Section 6.3.2 is titled “Block and quadtree structures,” and gives an overview of the Coding Tree Blocks (CTBs) used during coding, and indicates that two quadtrees are used, one for the prediction tree and one for the transform tree. However, this section does not describe how the quadtrees are specified, nor does it suggest that transform quadtree regions are specified by determining that a prediction quadtree sub-region exceeds the maximum size of the transform quadtree, as required by claims 1 and 13 of the ’913 Patent.

Sections 7 of the H.265 standard is titled “Syntax and Semantics” and all of Sections 7.3.2.2.1, 7.3.8.2, 7.3.8.4, 7.3.8.5, 7.3.8.8, 7.4.3.2.1, 7.4.9.4, and 7.4.9.8 simply describe the syntax and variable names that are used in H.265. These sections do not describe any logic that would correspond to the requirements of claims 1 and 13 as described above.

Section 8.5.3.1 describes the inputs and outputs for decoding the prediction units in inter prediction mode. For example, it lists the input variables that specify the size, width, height, and index of the current luma prediction blocks, and describes the ordered steps taken to decode prediction units in inter prediction mode. It does not describe the determining steps discussed above.

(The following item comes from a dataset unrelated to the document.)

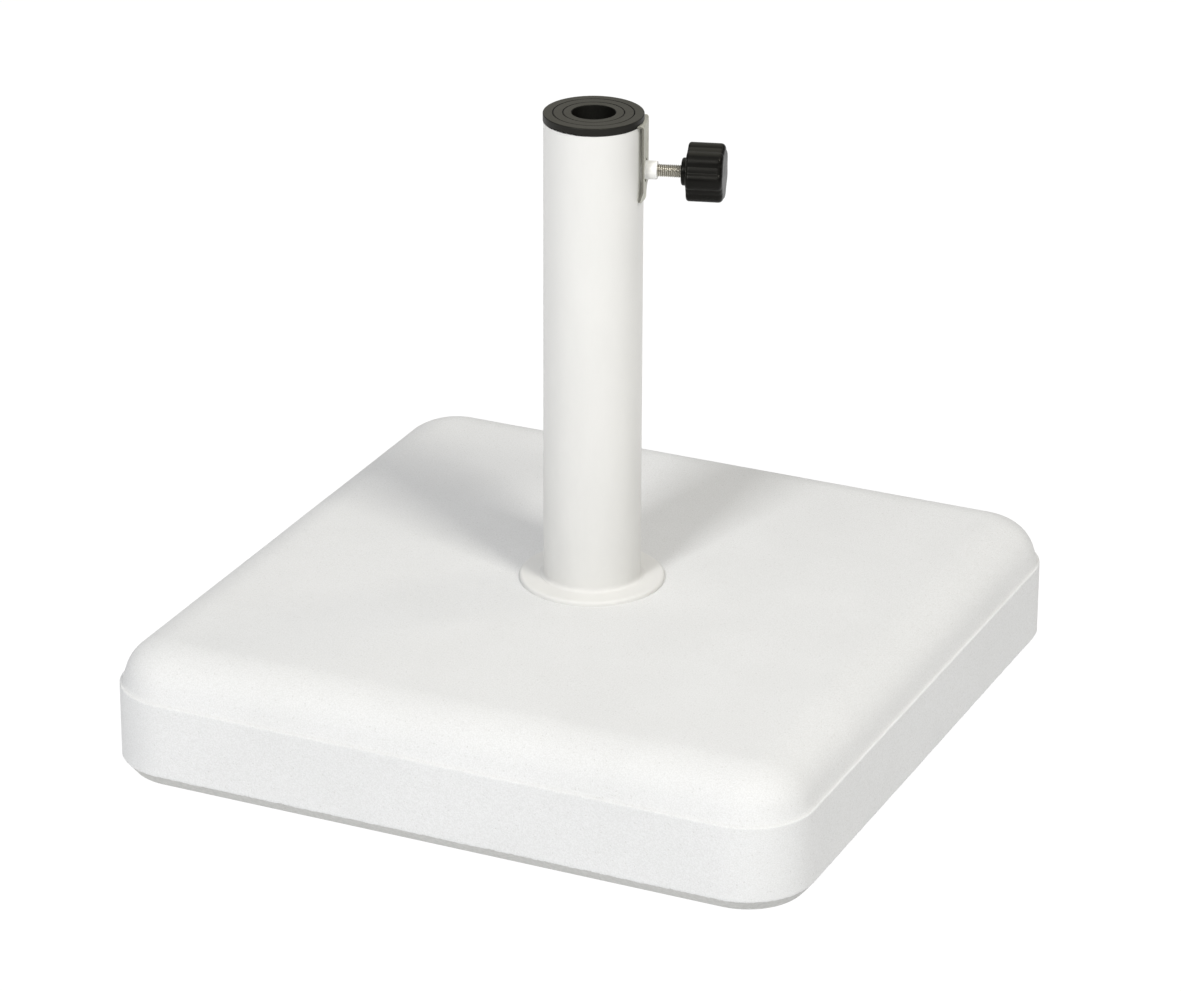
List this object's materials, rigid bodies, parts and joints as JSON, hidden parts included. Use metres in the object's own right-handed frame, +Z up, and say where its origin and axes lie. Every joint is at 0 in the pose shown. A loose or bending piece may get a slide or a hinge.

Section 8.6.7 is titled “Picture construction process prior to in-loop filter process,” and describes the input variables for picture construction, including the variables that describe the predicted and residual samples of the current block. Once again, it does not describe the determining steps discussed above.

Thus, the H.265 sections identified by Access Advance, while generally relevant to describing quadtrees for prediction and transform coding, do not describe or require the logic in claims 1 and 13 of the ’913 Patent.

CONCLUSION

Often, it is easy for practitioners in this field to see whether a patent is essential to a technical standard; that should certainly be the case from companies that participate in the standard-setting process.  Yet most pools lack any analysis whatsoever.  The ’913 Patent is emblematic of a systemic issue in licensing of allegedly standard essential patents within video codec technology and beyond.